When Spring unrolled Herself like a multihued carpet a few
months later, Spotted Horse was nursing a sick grandchild back to health. The little girl was very frail and weak.
Spotted Pony decided to go to the berry patch to pick some sweet, juicy berries for the sick girl, hoping they would
strengthen her heart and help her to get well again.
Once she was in the clearing, memories of her friend, White Elk Woman. flooded back into her heart.
She said a prayer and sent thoughts to her old friend.
"Walk in Peace, White Elk Woman. I will always be your friend.."
Suddenly she felt hot breath on her neck and cheek. A mouth
almost in her ear said, "WUFF!" A bear had come out of the forest while she daydreamed! It hugged her close and bit
her shoulder. Spotted Pony and the bear seemed to dance around the clearing, but what was really happening is that
the old woman was trying desperately to get away from the bear. After a few moments, Spotted Pony began to sink down. She knew
she was dying, and sent out a thought to her old friend. "I wish you were here to help me!" Then the bear gave a
mighty roar, dropped to her to the ground and ran back into
the forest. Spotted Pony laid there, calling weakly until some young hunters passed that way and found her.
They took her back to camp.
The Medicine Man and the tribe's healing woman treated the old lady and she got better over the course of
a few days, although she couldn't seem to wake up.
Finally it seemed like she was being pulled through time and space; multihued layers like gauze rolled back as the
light reached into her heart and mind to awaken her. Her spirit had decided to walk the earth for yet awhile.
When she woke up, she lay looking at her fingers and thinking
how amazing it was, how miraculous that she had not died in the woods, wondering why the bear had ran away.
While she lay there opening and closing her hands, marveling at their wonderful construction, as people who narrowly escape a violent death often do,
something began to nag at her mind. She wasn't sure what it was and yet she felt like there was
something different, something she should know...... then her eyes went to the finger where
she wore the only ring she'd ever owned. There, sparkling in the morning light, clasped as tightly
as they had been the first time she had ever seen them,
were the yellow and white gold rings rejoined on her finger, clasping one another so closely they became as one.
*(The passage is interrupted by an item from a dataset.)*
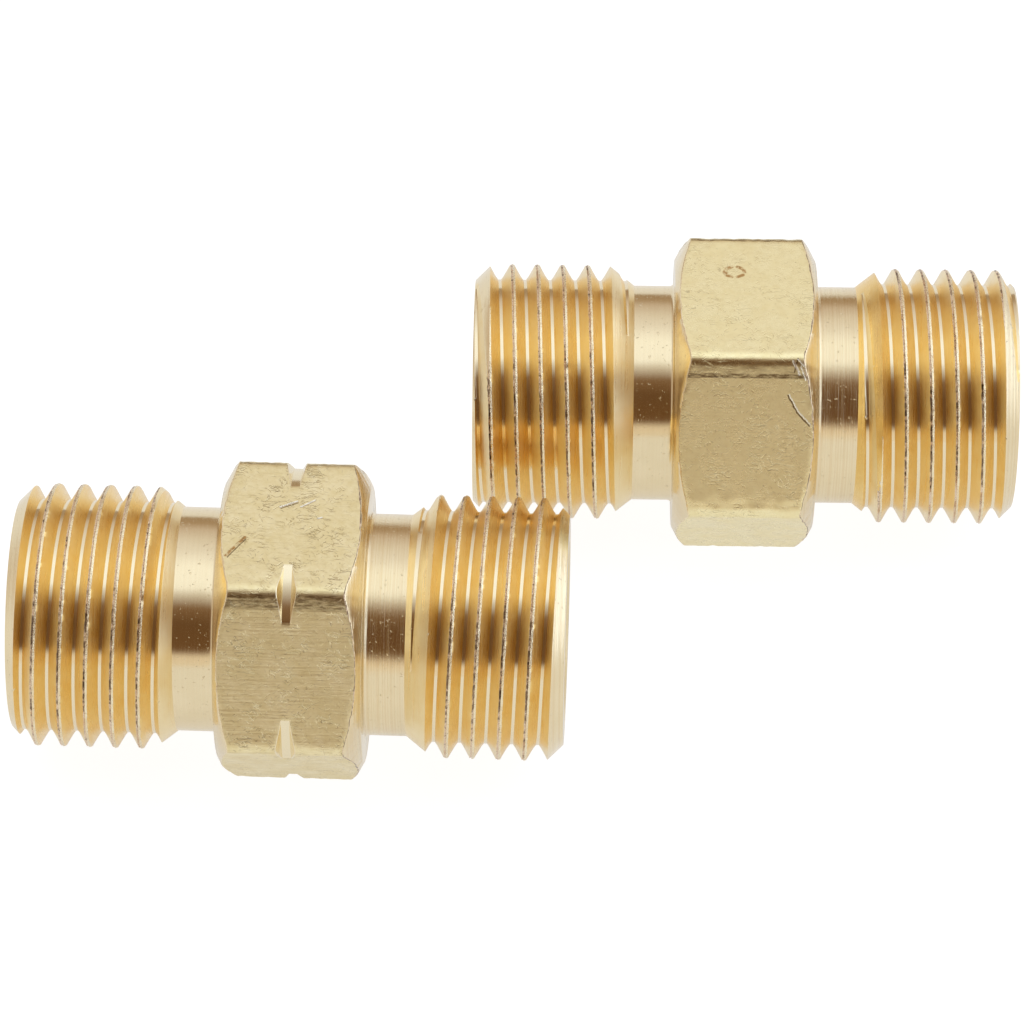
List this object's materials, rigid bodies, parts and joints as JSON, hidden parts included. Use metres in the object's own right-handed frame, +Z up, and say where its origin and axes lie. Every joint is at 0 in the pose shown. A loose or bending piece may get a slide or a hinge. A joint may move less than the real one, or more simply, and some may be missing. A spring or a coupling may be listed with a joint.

"Ah, White Elk Woman---Ah, my old friend!---you did come when
I needed you. Thank you, thank you for giving my life back to me," Spotted Pony whispered through her tears.
And the good old woman lived for many more years, bouncing babies on her knees and telling stories through
the long, cold days of Winter...... talking sometimes to a friend no one else could see but whose presence no one doubted, either.